尾崎放哉与山头火同为日本明治大正时期漂泊俳人,齐名与否我不清楚,似乎山头火更引人注目,但这无损我对尾崎放哉的爱。台湾作家傅月庵说,或许因为山头火的一生比较戏剧化吧。月庵和我因为山头火而结缘,知道我也喜爱尾崎放哉,一家三口在日本旅行的时候,特地买了弥生书房出版的《尾崎放哉全集》送我,让我非常感动、感谢,可惜不谙日文,只能置于书架供奉,仿佛小立在墓碑前,然后心里合掌片刻。

生于1885年,卒于1926年,尾崎放哉仅只留下一本句集《大空》。
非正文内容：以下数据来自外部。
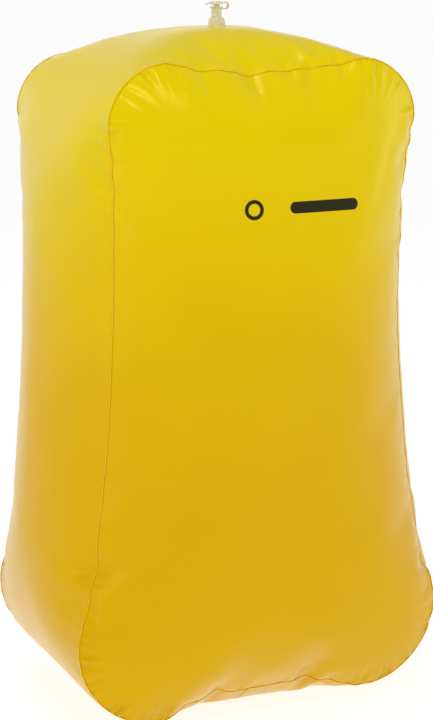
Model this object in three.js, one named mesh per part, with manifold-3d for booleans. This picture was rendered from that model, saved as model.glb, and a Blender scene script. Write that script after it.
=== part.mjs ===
// Inflatable flared block: two PVC film panels welded to one wraparound gusset band, standing on
// its wide end, with a soft oral inflation valve in the middle of its top.
// Millimetres. X runs across the front panel, -Y is the front, +Z is up.
// The origin is the middle of the patch that rests on the floor.

import * as THREE from 'three';
import { mergeVertices } from 'three/addons/utils/BufferGeometryUtils.js';
import Module from 'manifold-3d';

const wasm = await Module();
wasm.setup();

// Air-filled bag, measured with air in it
const bagHeight = 655;             // floor to the film under the valve
const bottomSeamWidth = 374;       // between the two side seams, where the corners would be sharp
const topSeamWidth = 296;
const bottomSeamDepth = 208;       // front seam to back seam
const topSeamDepth = 232;
const bottomCornerRadius = 90;
const topCornerRadius = 62;
const waistPull = 20;              // how far tension draws each side seam in at mid height
const sideBulge = 47;              // gusset band beyond the seams, at its middle
const topBulge = 31;
const bottomBulge = 33;
const floorFlattening = 3;         // depth of the bulge that the floor presses flat
const panelCrown = 58;             // panel beyond the seam plane
const filmThickness = 0.35;

// Welds
const weldBeadRadius = 0.9;
const lapStripWidth = 22;          // strip welded over the joint where the band's two ends meet
const lapStripThickness = 0.35;

// Oral valve; heights are above the film, and radii and reaches are from the valve's own axis
const valveX = 8;                  // right of the bag's middle
const flangeRadius = 19;
const flangeThickness = 0.8;
const collarBaseRadius = 8.85;
const collarTopRadius = 7.4;
const collarHeight = 7.5;
const collarWall = 1.2;
const stemRadius = 4.925;
const boreRadius = 3.3;
const stemBelowFilm = 3;
const lipRadius = 6.05;
const lipThickness = 1.1;
const lipTop = 18;
const plugDepth = 2.6;             // plug inside the bore
const plugTipRadius = 1.8;
const capStandOff = 2.2;           // bare plug between the lip and the cap
const capRadius = 6.2;
const capThickness = 3.2;
const capEdgeRounding = 0.9;
const strapWidth = 4;
const strapThickness = 1.2;
const strapBendCentreX = 9.2;
const tabReach = 12;               // pull tab's tip, from the valve's axis
const tabWidth = 5;
const tabThickness = 1.2;
const tabSlope = 14;               // degrees, down towards the tip
const flapRadius = 4.2;
const flapThickness = 0.6;

const clearance = 0.3;             // between neighbouring pieces

// Mesh fineness
const bottomStations = 22;
const sideStations = 28;
const topStations = 18;
const bandRows = 8;
const panelRings = 5;
const innerRing = 0.12;            // innermost ring, as a share of the way from spine to seam
const beadSides = 5;
const roundSegments = 24;
const curveSegments = 8;

// Shape of the inflated surfaces: height of each crown is 1 - share^power
const panelPower = 2.4;
const sidePower = 2;
const endPower = 4;                // the top and bottom of the band have flat middles
const lengthwisePower = 2.5;       // fading of the band's bulge towards the corners

const seamBottom = bottomBulge - floorFlattening;
const seamTop = bagHeight - topBulge;
const spineBottom = seamBottom + bottomSeamWidth / 2;
const spineTop = seamTop - topSeamWidth / 2;

const rowsAcross = Array.from({ length: bandRows + 1 }, (_, row) => (2 * row) / bandRows - 1);

function pieceMaterial(color, roughness) {
  return new THREE.MeshStandardMaterial({ color, roughness, metalness: 0 });
}

function piece(name, geometry, material) {
  const mesh = new THREE.Mesh(geometry, material);
  mesh.name = name;
  return mesh;
}

// ---- closed meshes and booleans ----

function closedGeometry(points, triangles) {
  let volume = 0;
  for (const [a, b, c] of triangles) {
    volume += points[a].dot(new THREE.Vector3().crossVectors(points[b], points[c]));
  }
  const outward = volume < 0 ? triangles.map(([a, b, c]) => [a, c, b]) : triangles;
  const geometry = new THREE.BufferGeometry().setFromPoints(points);
  geometry.setIndex(outward.flat());
  return geometry;
}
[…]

东京帝国大学法学部卒业,早年曾任职于东洋生命保险,也曾踏足中国满洲、韩国首尔,本来应该是人生胜利组的他,却与这个世俗人间始终扞格不入。1923年与妻子离异之后遁隐佛门,浪荡辗转多地寺院。在京都的常照院担任杂役期间,一度因为酗酒而遭驱逐。人生最后八个月在濑户内海小豆岛上的南乡庵度过,过着贫病交加的孤独生活。1926年四月,因为拒绝离开小豆岛接受治疗,死于胸膜炎与咽喉炎,葬于小豆岛上,死时不过四十有一。

日本俳句来到尾崎放哉手上更形简单利落,较之松尾芭蕉、与谢芜村、小林一茶、正冈子规这些先驱,甚至是同辈的山头火,尾崎放哉的俳句似乎更不经营,乍读之下那么普通,有时惹人讪笑甚至质疑它们到底是否俳句,但这恰恰就是他的俳句触动我的原因。例如“即使咳嗽,还是一个人”,当时连山头火也来唱和,写下“乌鸦啼叫,还是一个人”,足见它自有其动人之处。后来这首俳句成了尾崎放哉的代表作。